DBMS Topics
Data Independence
Last Updated : 21 May, 2026
Data independence is the ability to modify the definition or structure at one level of the database without affecting the definitions at the next higher level. It is one
Definition
Data independence is the ability to modify the definition or structure at one level of the database without affecting the definitions at the next higher level.

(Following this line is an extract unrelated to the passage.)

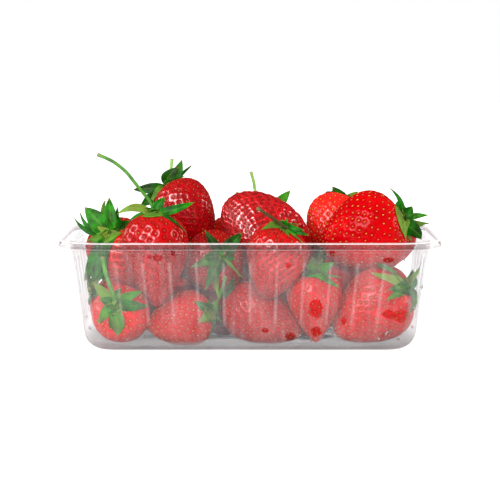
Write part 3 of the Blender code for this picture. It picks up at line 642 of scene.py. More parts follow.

It is one of the most important advantages of using a DBMS.
The three-level architecture provides two types of data independence.
Types of Data Independence
1. Physical Data Independence
Definition: The ability to modify the internal schema (physical storage structure) without having to change the conceptual schema.
Conceptual Schema
- Student(ID, Name, Dept, GPA)
- Unchanged for applications
Internal Schema Before
- Heap file storage
- No indexing
- Page size: 4KB
Conceptual Schema
UNCHANGED
- Student(ID, Name, Dept, GPA)
- Same logical structure
Internal Schema After
- B+ tree storage
- Clustered index on ID
- Page size: 16KB
Examples of physical changes that should NOT affect the conceptual level:
- Adding or removing an index
- Changing file organization (heap → indexed sequential)
- Moving data to different physical disks
- Changing block size or storage format
- Compressing or partitioning tables
Physical independence is easier to achieve and is supported by most modern DBMS systems.
2. Logical Data Independence
Definition: The ability to modify the conceptual schema without having to change the external schemas (views) or application programs.
External Schema (View)
- Student_View(ID, Name)
- Application-facing view
Conceptual Schema Before
- Student(ID, Name, Dept, GPA)
Conceptual Schema After
- Student(ID, Name, Dept, GPA, Email)
- New structure at logical level
External Schema (View)
UNCHANGED
- Student_View(ID, Name)
- Mapping updated behind the view
Examples of logical changes that should NOT affect external views:
- Adding a new column to a table
- Adding a new table
- Splitting a table into two (decomposition)
- Merging two tables
- Renaming a column (if mapping is updated)
Logical independence is harder to achieve because many views are tightly tied to the conceptual schema structure.
Comparison Table
| Feature | Physical Data Independence | Logical Data Independence |
|---|---|---|
| Modifies | Internal (Physical) Schema | Conceptual (Logical) Schema |
| Protects | Conceptual Schema | External Schemas (Views) |
| Difficulty | Easier to achieve | Harder to achieve |
| Controlled by | Storage manager and DBA | Mapping layer and view definitions |
| Example | Add index without changing tables | Add column without breaking views |
Why Data Independence Matters
Without Data Independence
- Change physical storage → Must rewrite SQL queries
- Add a new column → Application programs may break
With Data Independence
- Change physical storage → Only mapping is updated
- Add a new column → Existing views/programs keep working
Benefits:
- Reduces maintenance cost when storage needs change
- Allows DBA to optimize storage without disrupting users
- Allows schema evolution without breaking all applications
- Makes the database system more flexible and adaptable
Diagram: Data Independence in Three-Level Architecture
External Level
Multiple user views
Customized views for users/apps
Conceptual Level
Single logical schema
What data exists
Internal Level
Physical storage
How data is stored
Physical Independence: change internal without affecting conceptual.
Logical Independence: change conceptual without affecting external.
Changes flow downward; independence ensures they don't propagate upward unnecessarily.